Studio album by Christopher Cross
- Released: August 23, 1988
- Recorded: December 1987–August 1988
- Studio: Pop 'n' Roll Studios (Santa Monica, California); The Lighthouse (North Hollywood, California); Homelands and Lion Share Studios (Los Angeles, California); Angel Recording Studios (London, UK);
- Genre: Soft rock
- Length: 42:10
- Label: Reprise
- Producer: Michael Omartian

Christopher Cross chronology
| Every Turn of the World (1985) | Back of My Mind (1988) | The Best of Christopher Cross (1991) |

Singles from Back of My Mind
- "I Will (Take You Forever)" / "Just One Look" Released: October 1988; "Swept Away" / "Alibi" Released: December 1988; "Someday" Released: March 1989;

= Back of My Mind (Christopher Cross album) =

Back of My Mind is the fourth studio album by singer Christopher Cross, released in 1988 through Reprise Records instead of Warner Bros. Records.
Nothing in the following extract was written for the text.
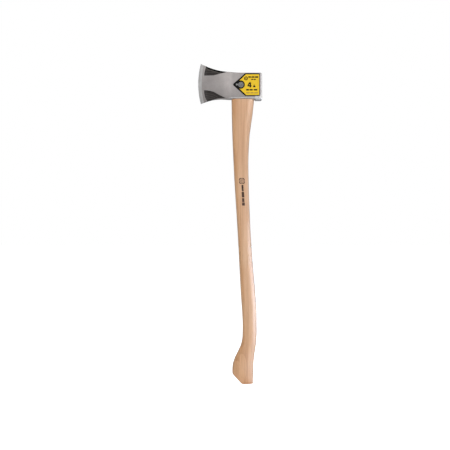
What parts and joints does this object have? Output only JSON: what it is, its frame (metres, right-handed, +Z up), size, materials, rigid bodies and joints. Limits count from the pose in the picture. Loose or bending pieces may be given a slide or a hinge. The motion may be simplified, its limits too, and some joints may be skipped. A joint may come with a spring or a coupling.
{
  "type": "splitting maul",
  "caption": "Two-handed wood-splitting maul: forged wedge head with scooped cheeks and a flat poll, wedged on a long curved hickory handle with a fawn-foot end.",
  "frame": {"origin": "middle of the flat on the butt end of the handle", "axes": "+Z up the handle to the head, -X towards the cutting edge, +X towards the poll, -Y the left cheek as seen with the edge to the left"},
  "size_m": [0.188, 0.0318, 0.943],
  "materials": {
    "lacquered_steel": "forged steel under a thin clear grey lacquer, bit bevel ground bright, cheek scoops painted black",
    "hickory": "satin clear lacquer over straight-grained hickory",
    "wedge_wood": "bare sawn poplar end grain",
    "wedge_steel": "hammered mild steel",
    "label": "printed vinyl, yellow with a black border"
  },
  "bodies": {
    "root": {"axe_head": "lacquered_steel", "handle": "hickory", "kerf_wedge": "wedge_wood", "step_wedge_front": "wedge_steel", "step_wedge_rear": "wedge_steel", "label_left": "label", "label_right": "label"}
  },
  "joints": []
}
Both the album and its singles failed to chart in the United States (although "I Will (Take You Forever)" did chart in several other countries). "Swept Away" was previously heard on a few episodes of the TV show Growing Pains in 1987. The album would be the fourth and final studio album to be produced by Michael Omartian before Cross and his childhood friend Rob Meurer produced his fifth album Rendezvous in 1991.

Professional ratings
Review scores
| Source | Rating |
| AllMusic | Star |

==Track listing==

Side one
| No. | Title | Writer(s) | Length |
|---|---|---|---|
| 1. | "Someday" | Christopher Cross, Rob Meurer | 3:12 |
| 2. | "Never Stop Believing" | Cross, Erich Bulling, John Bettis | 4:00 |
| 3. | "Swept Away" | Cross, Bettis, Steve Dorff | 4:23 |
| 4. | "Any Old Time" | Cross, Bettis | 4:05 |
| 5. | "I Will (Take You Forever)" (duet with Frances Ruffelle) | Cross, Michael Omartian, Meurer | 4:15 |

Side two
| No. | Title | Writer(s) | Length |
|---|---|---|---|
| 6. | "She Told Me So" | Cross, Omartian, Bettis | 4:08 |
| 7. | "Back of My Mind" | Cross, Meurer | 3:55 |
| 8. | "I'll Be Alright" | Cross, Omartian, Meurer | 4:54 |
| 9. | "Alibi" | Cross, Meurer | 4:41 |
| 10. | "Just One Look" | Cross | 4:37 |
| Total length: |  |  | 42:10 |

== Personnel ==

- Christopher Cross – vocals, guitars, arrangements
- Michael Omartian – keyboards, drum programming, string arrangements, arrangements
- Rob Meurer – additional keyboards (1, 9), arrangements
- JayDee Maness – steel guitar (4)
- Joe Chemay – bass guitar
- Alex Acuña – percussion (2, 8)
- Judd Miller – electronic valve instrument solo and pads (7)
- Dan Higgins – baritone saxophone (8)
- Larry Williams – tenor saxophone (8)
- Tom Scott – lyricon (9), saxophone (10)
- Michael McDonald – backing vocals (1)
- Christine McVie – backing vocals (2)
- Frances Ruffelle – vocals (5)
- Andraé Crouch – backing vocals (8)
- Kevin Dorsey – backing vocals (8)
- Lue McCrary – backing vocals (8)
- Rick Nelson – backing vocals (8)
- Quartario Tucker – backing vocals (8)
- Fred White – backing vocals (8)
- Karen Blake – backing vocals (10)

=== Production ===
- Michael Omartian – producer
- Terry Christian – recording, mixing
- Tom Fouce – additional recording
- Mark Linett – additional recording
- Doug Carleton – assistant engineer
- Tom Leader – assistant engineer
- Laura Livingston – assistant engineer
- Jeffrey "Woody" Woodruff – assistant engineer
- Janet Southwell – production coordinator
- Peter Lavery – photography
- Front Line Management – management

== Charts ==

| Chart (1988) | Peak position |
|---|---|
| Dutch Albums (Album Top 100) | 93 |
| German Albums (Offizielle Top 100) | 45 |
| Swedish Albums (Sverigetopplistan) | 49 |

==Certifications==

| Region | Certification | Certified units/sales |
| Spain (Promusicae) | Gold | 50,000^{^} |
^{^} Shipments figures based on certification alone.